11. How do you ensure data quality and integrity in a data model, especially in a large-scale database system?

Advanced

11. How do you ensure data quality and integrity in a data model, especially in a large-scale database system?

Overview

Ensuring data quality and integrity in a data model, especially in large-scale database systems, is crucial for maintaining the accuracy, reliability, and consistency of the data. This process involves implementing mechanisms to prevent data corruption, duplication, and inconsistency, which are vital for decision-making, reporting, and operational processes in any organization. High data quality and integrity are essential for building trust in data models and the systems that rely on them.

Key Concepts

  • Data Validation: Techniques to ensure that the data entered into the database conforms to specified formats and values.
  • Data Integrity Constraints: Rules applied to database tables to ensure the accuracy and reliability of the data (e.g., primary keys, foreign keys, unique constraints).
  • Data Cleansing: The process of detecting and correcting (or removing) corrupt or inaccurate records from a database.

Common Interview Questions

Basic Level

  1. What is data validation, and why is it important?
  2. How do primary keys contribute to data integrity?

Intermediate Level

  1. What is the difference between data cleansing and data validation?

Advanced Level

  1. How would you design a system to automatically handle data quality issues in a large-scale database?

Detailed Answers

1. What is data validation, and why is it important?

Answer:
Data validation is the process of ensuring that the data entered into a database adheres to predefined formats and values, effectively reducing the amount of incorrect or garbage data. It's crucial for maintaining the quality of the data in a database system, as it prevents invalid data from being stored. This process helps in ensuring that subsequent operations on the data, such as analyses and reports, are based on accurate and reliable data.

Key Points:
- Prevents incorrect data entry.
- Ensures data meets specific criteria before being processed or stored.
- Enhances data quality and reliability.

Example:

public bool ValidateCustomerAge(int age)
{
    // Example of a simple data validation: age must be between 18 and 99
    return age >= 18 && age <= 99;
}

public void ProcessCustomerData(string name, int age)
{
    // Data validation in action
    if (!ValidateCustomerAge(age))
    {
        throw new ArgumentException("Invalid age provided.");
    }

    // Proceed with processing the valid data
    Console.WriteLine($"Processing data for {name}.");
}

2. How do primary keys contribute to data integrity?

Answer:
Primary keys ensure each record in a database table is unique and identifiable, preventing duplicate entries. They are a fundamental aspect of relational database design, contributing significantly to data integrity by enforcing entity integrity.

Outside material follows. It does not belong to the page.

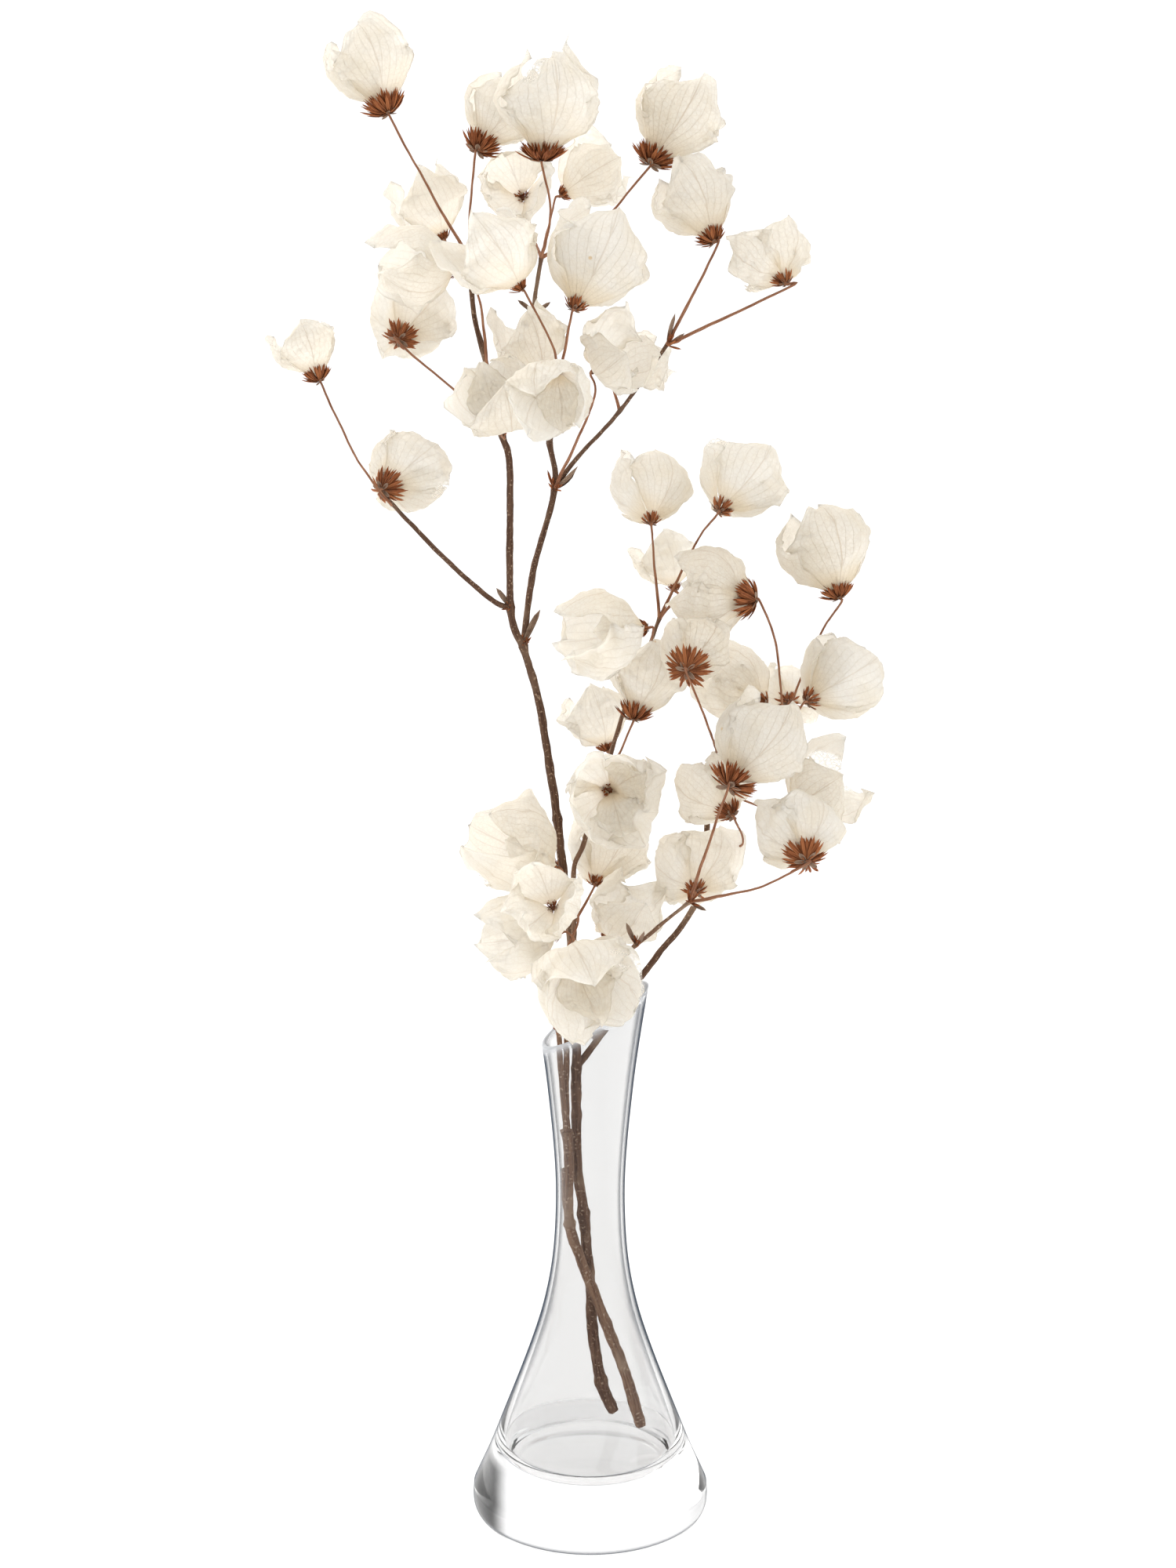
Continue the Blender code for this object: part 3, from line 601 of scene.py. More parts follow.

This means every table has a unique identifier for its rows, making data management and referencing more reliable and efficient.

Key Points:
- Ensures uniqueness of each record.
- Prevents duplicate entries in a table.
- Facilitates efficient data retrieval and referencing.

Example:

// Example showing a simple class that could represent a database table entity with a primary key
public class Customer
{
    public int CustomerId { get; set; } // Primary Key
    public string Name { get; set; }
    public int Age { get; set; }

    // Constructor, methods, or other properties can go here
}

3. What is the difference between data cleansing and data validation?

Answer:
Data cleansing is the process of detecting and correcting (or removing) corrupt or inaccurate records from a database, whereas data validation involves checking the data against a set of rules or constraints during entry into the system. Data cleansing is typically performed on data already in the database to improve its quality, whereas validation is a preventative measure to ensure only correct data is entered into the database.

Key Points:
- Data cleansing fixes errors in existing data.
- Data validation prevents errors during data entry.
- Both processes improve data quality but at different stages.

Example:

public string CleansePhoneNumber(string phoneNumber)
{
    // Example of data cleansing: removing non-numeric characters from a phone number
    return new string(phoneNumber.Where(char.IsDigit).ToArray());
}

public bool ValidatePhoneNumber(string phoneNumber)
{
    // Example of data validation: ensuring the phone number has exactly 10 digits after cleansing
    string cleansedNumber = CleansePhoneNumber(phoneNumber);
    return cleansedNumber.Length == 10;
}

4. How would you design a system to automatically handle data quality issues in a large-scale database?

Answer:
Designing a system to automatically handle data quality issues involves implementing a combination of proactive and reactive measures. Proactively, data validation rules and integrity constraints should be enforced at the point of data entry. Reactively, periodic data cleansing processes should be scheduled to identify and correct any anomalies in the data. Additionally, employing machine learning algorithms to predict and identify anomalies can enhance the system's ability to maintain high data quality.

Key Points:
- Use data validation and integrity constraints to prevent data quality issues.
- Schedule regular data cleansing operations to correct existing issues.
- Leverage machine learning for predictive data quality management.

Example:

public class DataQualityManager
{
    public void EnforceDataQualityRules()
    {
        // Proactively apply validation rules
        Console.WriteLine("Applying data validation rules...");
        // Example method call: ValidateAllCustomerData();
    }

    public void PerformDataCleansing()
    {
        // Reactively cleanse data
        Console.WriteLine("Performing data cleansing...");
        // Example method call: CleanseCustomerPhoneNumbers();
    }

    // Machine learning aspect could involve more complex implementations not suitable for simple code examples
}